Step 4: Apply crosslinks surgically
(a) Existing anchor — replace the matched keyword with a markdown link:
new_text = f'[{matched_keyword}]({target_url})'
(b) Created context — insert the short true clause with the link embedded at the natural position.
Apply replacements last to first by position. Use surgical string replacement (NOT yaml.dump):
with open(page_path, 'r') as f:
content = f.read()
field_block = extract_field_block(content, field_path)
new_block = field_block.replace(old_keyword_occurrence, new_text, 1)
content = content.replace(field_block, new_block, 1)
with open(page_path, 'w') as f:
f.write(content)
Validate after each replacement:
python3 -c "import yaml; yaml.safe_load(open('[path]'))" && echo "valid"
If validation fails, revert the replacement and skip it.
Step 5: Generate diff summary
Save to data/audit/crosslinks-[slug]-[YYYY-MM-DD].md:
# Crosslink Report: [slug]
**Date**: [date]
**Links added**: [n] (budget [b], from ~[w] words)
**Contexts covered**: [c] of [total] distinct contexts on the page
**Target mix**: [x] under-linked (0–1 inbound) · [y] normal · [z] saturated hubs
| Context (field) | Anchor | Target page | Target inbound (before) | URL |
|---|---|---|---|---|
| panels.faq.items[3].answer | 316L | Stainless Steel 316 | 1 | /materials/metal/alloy/stainless-steel-316-laser-cleaning |
**Candidates considered but not selected** (with reason):
- "stainless steel" hub → saturated (8 inbound) and only a generic anchor → skipped
**Remaining opportunities** (for future runs):
- [under-linked targets that were relevant but found no good context this run]
Rendering dependency
Crosslinks render as <a href> because renderMarkdown (BaseSection) and parseSimpleMarkdown
(ExpertAnswersPanel, lib/text-formatting.ts) turn [text](url) into links. If either converter's
link handling is removed, crosslinks in affected fields display as literal bracket syntax.
What this skill never does
- Never exceeds the per-page budget or places more than one link in a single context (save the long-context exception)

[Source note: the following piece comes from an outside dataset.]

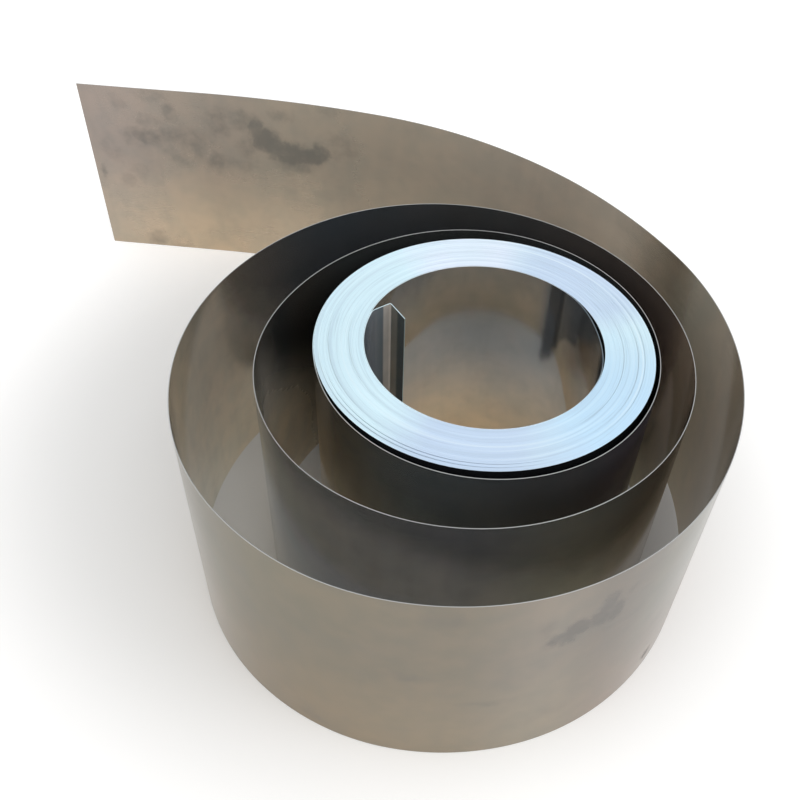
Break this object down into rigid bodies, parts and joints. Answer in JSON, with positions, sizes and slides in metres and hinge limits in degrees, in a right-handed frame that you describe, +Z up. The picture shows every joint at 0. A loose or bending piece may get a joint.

- Never links generic anchors (
steel,aluminum,metal,surface,coating,cleaning,oxide) - Never piles links onto saturated hubs (≥6 inbound) over under-linked targets
- Never places an irrelevant link just to spread equity — relevance is a hard gate
- Never creates reciprocal or back-links
- Never links to external sites
- Never fabricates facts when creating a context — a created clause must be true, or the target is skipped
- Never creates more than 2–3 contexts per page
- Never links to the page being crosslinked (no self-links)
- Never uses yaml.dump() — surgical string replacement only
- Never runs without YAML validation after each write
⏸ COMMIT GATE
Never auto-commit. Summarize what changed, provide the git command, wait for Todd to run it.